In August, writing about Glenn Beck’s rally at the Lincoln Memorial, Zernike said, when the Tea Party talks about states' rights, "critics say they hear an echo of slavery, Jim Crow and George Wallace,” while Tea Party activists say “they just want the states to be able to block the federal mandate on health insurance.”

Zernike said the government programs that many Tea Party supporters call unconstitutional "are the ones that have helped many black people emerge from poverty and discrimination.”

Zernike ended her "political memo" on Beck's rally by noting, “Even if Tea Party members are right that any racist signs are those of mischief-makers, even if Glenn Beck had chosen any other Saturday to hold his rally, it would be hard to quiet the argument about the Tea Party and race.”

'Boiling Mad'

In her book "Boiling Mad," Zernike describes some of the older, white people who have swelled Tea Party ranks at rallies, and some of whom do not know the difference between YouTube and “U2.” She also suggests that tea partiers have failed to understand the successes of the Obama administration.

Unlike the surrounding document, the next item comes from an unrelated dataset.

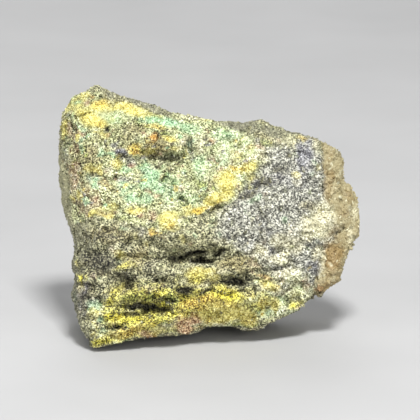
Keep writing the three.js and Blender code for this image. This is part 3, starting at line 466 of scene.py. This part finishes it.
def region_cover(outline, across, up, blur):
    """1 inside a closed outline and 0 outside, over a border of that half width."""
    inside = np.zeros(len(across), dtype=bool)
    nearest = np.full(len(across), 1e9)
    for (ax, ay), (bx, by) in zip(outline, outline[1:] + outline[:1]):
        crosses = (ay > up) != (by > up)
        with np.errstate(divide="ignore", invalid="ignore"):
            inside ^= crosses & (across < (bx - ax) * (up - ay) / (by - ay) + ax)
        length = (bx - ax) ** 2 + (by - ay) ** 2
        share = np.clip(((across - ax) * (bx - ax) + (up - ay) * (by - ay)) / length, 0, 1)
        distance = np.hypot(across - ax - share * (bx - ax), up - ay - share * (by - ay))
        nearest = np.minimum(nearest, distance)
    return smoothstep(np.where(inside, nearest, -nearest), -blur, blur)


def wandering(points, width, reach, seed):
    """Across and up of points, shifted unevenly so that nothing laid out by them has a smooth edge."""
    flat = points * (1, 1, 0)
    across = points[:, 0] + reach * swell(flat, width, seed, octaves=3)
    up = points[:, 1] + reach * swell(flat, width, seed + 20.2, octaves=3)
    return across, up


def hollowed(forms, points):
    """How far forms laid out like the cuts reach in or out at each point, in millimetres."""
    across, up = wandering(points, 1.6, 0.45, seed=21.9)
    reach = np.zeros(len(points))
    for *place, depth in forms:
        along, athwart = around(place, across, up)
        reach = np.maximum(reach, depth * (1 - smoothstep(0.9 * along**2 + np.abs(athwart), 0.6, 1.15)))
    return reach


def chipped(points, width, seed):
    """How far chips of that width stand out at each point, from -1 to 1, with a step at their edges."""
    rng = np.random.default_rng(seed)
    low = points.min(axis=0)
    high = points.max(axis=0)
    count = int(np.prod((high - low) / width))
    middles = rng.uniform(low, high, (count, 3))
    leans = rng.normal(size=(count, 3))
    tree = kdtree.KDTree(count)
    for number, middle in enumerate(middles):
        tree.insert(middle, number)
    tree.balance()
    shifted = points + 0.3 * width * swell(points, width, seed=17.9)[:, None]
    nearest = np.array([tree.find(place)[1] for place in shifted.tolist()])
    return np.clip(((points - middles[nearest]) * leans[nearest]).sum(axis=1) / width, -1, 1)


def looks_out(normals):
    """1 where the surface looks out of the main face, and 0 where it looks away."""
    return smoothstep(normals[:, 2], -0.15, 0.3)


def keep_in_box(places):
    """Points held inside the frame's box."""
    low = np.array(cad_box[0])
    high = np.array(cad_box[1])
    return np.clip(places, low, high)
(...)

Zernike said tea partiers’ support for the “independent entrepreneur” explains "how they could be impervious to reports from the non-partisan Congressional Budget Office, the closest thing the government has to a neutral arbiter, that the federal stimulus had cut taxes and created millions of jobs and that the health care legislation passed in 2010 would reduce the federal deficit.”

She also states in her book, “To talk about states' rights in the way some Tea Partiers did was to pretend that the twentieth century and the latter half of the nineteenth century had never happened, that the country had not rejected this doctrine over and over. It was little wonder that people heard the echo of the slave era and decided that the movement had to be motivated by racism.”

According to the Foreign Press Center's Web site, the two other “experts” who briefed the foreign press in October on the U.S. midterm election were Alexander Burns, a Politico reporter; and Thomas Mann, a congressional expert and senior fellow in governance studies at the liberal Brookings Institution.